Hidâyet mâdeni cûd-i vücûdun
Bu kâinât senin eser-i cûdun
Ezelden tâ ebed dâim sücûdun
Ubûdiyyetde müstakîm vücûdun
Sebeb-i hilkat-i her dü-serâsın
Heyûlân nûr -i Hak hayru’l-verâsın
…
Bu mevcûd rûhuna verir hayâtı
Muzayyâ eyledin bu kâinâtı
Hudâ verdi sana bu mûcizâtı
Yarattı hürmetine mahlûkātı
Sebeb-i hilkat-i her dü-serâsın
Heyûlân nûr -i Hak hayru’l-verâsın (Na’t-ı Habîb-i Rahman’dan)
Hazreti Muhammed aleyhisselam vahdet nurudur; hidayet ve saadet kaynağıdır; Enbiyaların imamıdır; ta ezelden Risalet kubbesinin güneşidir; yüce ruhu Hakk’ın nurudur ve o insanların en hayırlısıdır; ezelden ‘ev-edna’ tahtında o oturmuştur; ‘ma-evha’nın esrar hazinesi odur. Vücudu, tecelli nurlarının menzilidir; Zât-ı teâlâ onun övücüsü olmuştur. Her iki âlemin hilkatine, ilâhî lütuf ve ikramlara sebep Hz. Muhammed’in varlığındır. Onun vücudu ubudiyette müstakimdir; kâinat onun cömertliğinin bir eseri ve kâinat ezelden ta ebet daima ona secde edici.

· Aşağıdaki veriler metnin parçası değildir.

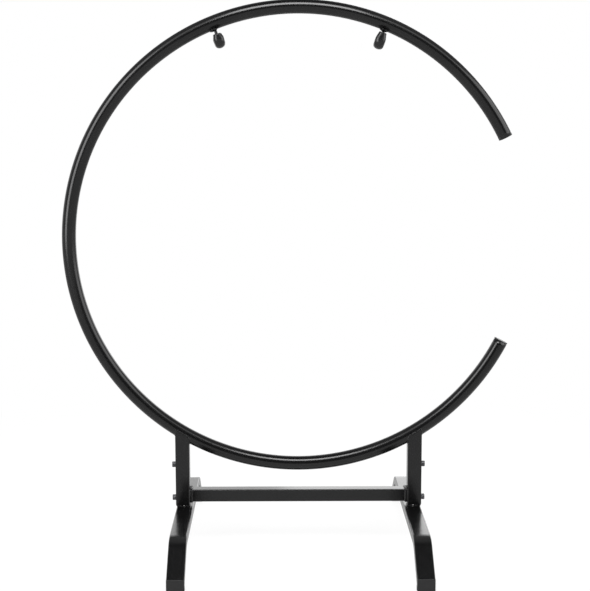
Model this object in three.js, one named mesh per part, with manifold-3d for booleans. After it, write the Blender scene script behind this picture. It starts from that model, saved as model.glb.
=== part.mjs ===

Kâinât gösterir vâcibü’l-vücûd
Olmasa olmazdı mahlukāt mevcûd
Hudâ bir olduğu eşyâda meşhûd
Güneşden ayândır ol çeşm-i bîdâr (Tevhîd Destanı’ndan)
Bakılan şeydeki anlamı görmek ve kavramak ancak iman nuruyla mümkün olabilir. Özellikle varlığın birliği (Tevhid) İslam inancının temel bir esasıdır. Tevhit etmek; Allah’ın zâtını, aklen düşünülen, zihnen tasvir ve hayal edilen her şeyden tenzih etmek demektir. Tevhidi bakış feraset ve hidayettir. Kâinât vâcibü’l-vücûdu gösterir; eğer Hâlik olmasaydı mahlûk olmazdı. Allah’ın yaratıcı ve bir olduğuna en büyük delil eşyanın varlığıdır. Bu, güneşten daha açık bir gerçekliktir. Mahlûk Hâlik’ına delaletlik etmektedir; çünkü mevcudun mucidi birdir ve her varlık lisan-ı hâliyle bunu haykırmaktadır. O zaman tevhid inancından başka bir inanç ve tevhid yolundan başka gidilecek yol yoktur; olamaz. Şu, kurulmuş lâcivert gök kubbeye bir bak; su, hava ve güneş mahlûka hayat kaynağı olmuştur; eşya gözlere görünmek için istek dolu ve eşya esrar kitabı olarak senin onu okumanı beklemekte. Bak; bir çekirdek koca bir ağaç olmakta ve göklere ser çekmekte dallarını, kollarını her yana uzatmakta ve taze meyveler vermektedir. İşte ağaç da bir kitaptır ve kimde irfan varsa, her bir varlığı kitap bilir ve onu okumaya gayret eder. Bak; yüzen, yürüyen, uçan her bir hayvanda saadete erişmek için bir gayret var. Sen de sakın gayretsiz olma ki Allah gayret eden kullarını sevmektedir. Bak; sabiler daha ana rahmindeyken Allah, analarının memesinde süt yaratarak onların rızkını hazır etmektedir. Bak; o sabiye hizmet etsinler diye de anne babasına şefkat ve merhamet hissi bahşetmiştir… Ey Lutfi! Bu dünyayı seyrele ki mahlûkun ilahi tektir; Allah eşyanın hâlikıdır ve hepsinin sığınağı O’dur. Uyanık ol ki Allah’ın bir de ceza günü vardır.